Ignoring this reality often results in production areas being encroached upon over time.
Utilities, services, and support areas
One of the most common planning mistakes is focusing only on production areas.
Support spaces that must be accounted for include:
- Electrical substations and panels
- Compressor rooms and pump houses
- HVAC plant rooms and duct shafts
- Maintenance workshops and spares storage
These areas rarely generate direct revenue, yet they are essential for uninterrupted operations. In well-planned factories, utilities and services typically consume 10–20% of total built-up area.
This is where early integration of engineering and layout planning makes a measurable difference.
Compliance, Safety, and Circulation Requirements
Indian factories must comply with statutory norms related to fire safety, ventilation, and worker welfare.
This adds space for:
- Fire separation and access routes
- Emergency exits and refuge areas
- Toilets, canteens, and change rooms
These are not optional add-ons. Factories that ignore these requirements at the planning stage often face approval delays or forced design changes during execution.

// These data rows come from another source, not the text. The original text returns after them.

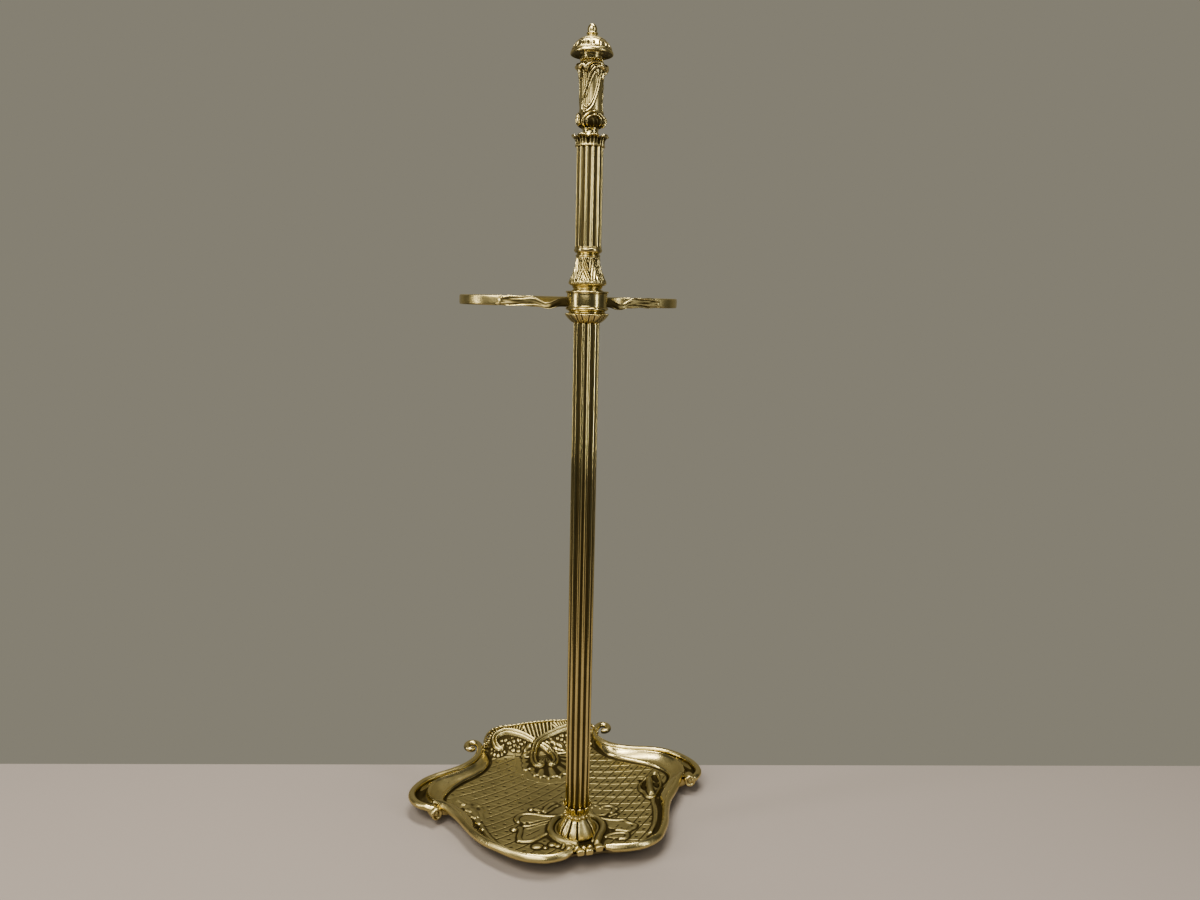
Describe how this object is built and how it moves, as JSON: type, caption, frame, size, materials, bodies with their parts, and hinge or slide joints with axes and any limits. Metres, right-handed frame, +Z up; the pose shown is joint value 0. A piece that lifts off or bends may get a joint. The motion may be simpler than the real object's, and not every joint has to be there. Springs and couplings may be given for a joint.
{
  "type": "umbrella stand",
  "caption": "Free-standing brass umbrella stand: a fluted column on a cast dish tray with a shell back, and cast rings that hold umbrellas upright over the tray.",
  "frame": {"origin": "middle of the footprint, on the surface that the feet stand on", "axes": "+Z up along the column; +Y towards the shell at the back of the tray, the side the rings reach to; x = 0 is the mirror plane"},
  "size_m": [0.302, 0.2434, 0.7247],
  "materials": {
    "cast_brass": "aged cast brass, dark in the hollows and bright on the edges",
    "drawn_brass": "polished fluted tube with light ageing",
    "turned_brass": "polished turned brass with light ageing",
    "steel": "plain dull steel"
  },
  "bodies": {
    "root": {"tray": "cast_brass", "column_foot": "cast_brass", "foot_collar": "cast_brass", "lower_tube": "drawn_brass", "gadrooned_cup": "cast_brass", "cove_collar": "turned_brass", "umbrella_ring": "cast_brass", "hub_flange": "turned_brass", "baluster_seat": "turned_brass", "baluster": "cast_brass", "tube_ring": "turned_brass", "upper_tube": "drawn_brass", "leaf_crown": "cast_brass", "neck_spacer": "turned_brass", "grip": "cast_brass", "beaded_neck": "cast_brass", "dome_cap": "cast_brass", "finial": "turned_brass", "tie_rod": "steel", "tray_washer": "steel", "tray_nut": "steel"}
  },
  "joints": []
}
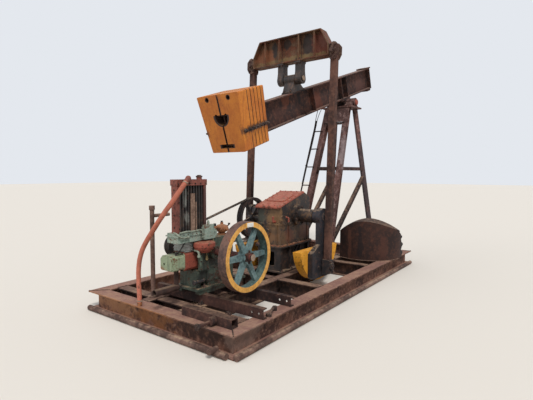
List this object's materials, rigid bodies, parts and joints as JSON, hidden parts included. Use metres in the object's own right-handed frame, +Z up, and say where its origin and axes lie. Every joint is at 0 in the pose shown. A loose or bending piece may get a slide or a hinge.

Planning Space for Expansion
A factory is rarely static. Capacity expansions, product changes, and automation upgrades are inevitable.
Forward-looking space planning allows:
- Expansion bays along production lines
- Oversized structural grids for future equipment
- Clear zones for utility augmentation
This approach avoids land constraints becoming operational constraints. In many Indian industrial projects, lack of expansion planning leads to inefficient vertical additions or external sheds later.
A smoother integration of process planning and master planning can prevent this.
Why Process-led Planning Gives Better Space Outcomes?
The most efficient factories are designed from the process outward, not from the plot inward.
Process-led planning starts with:
- Mapping material flow
- Defining critical adjacencies
- Aligning production, storage, and utilities
This reduces unnecessary circulation, improves productivity, and ensures that every square metre supports operations meaningfully.
This is also where integrated consultants bring value by coordinating architecture, engineering, and process requirements together.
Conclusion
The question is not simply how much space a manufacturing process needs. The real question is how efficiently that space supports production, safety, and future growth.
Well-planned factories use space deliberately. Poorly planned ones spend years compensating for early assumptions.
If you are planning a new facility or evaluating land requirements, realistic space assessment at the concept stage can prevent long-term inefficiencies.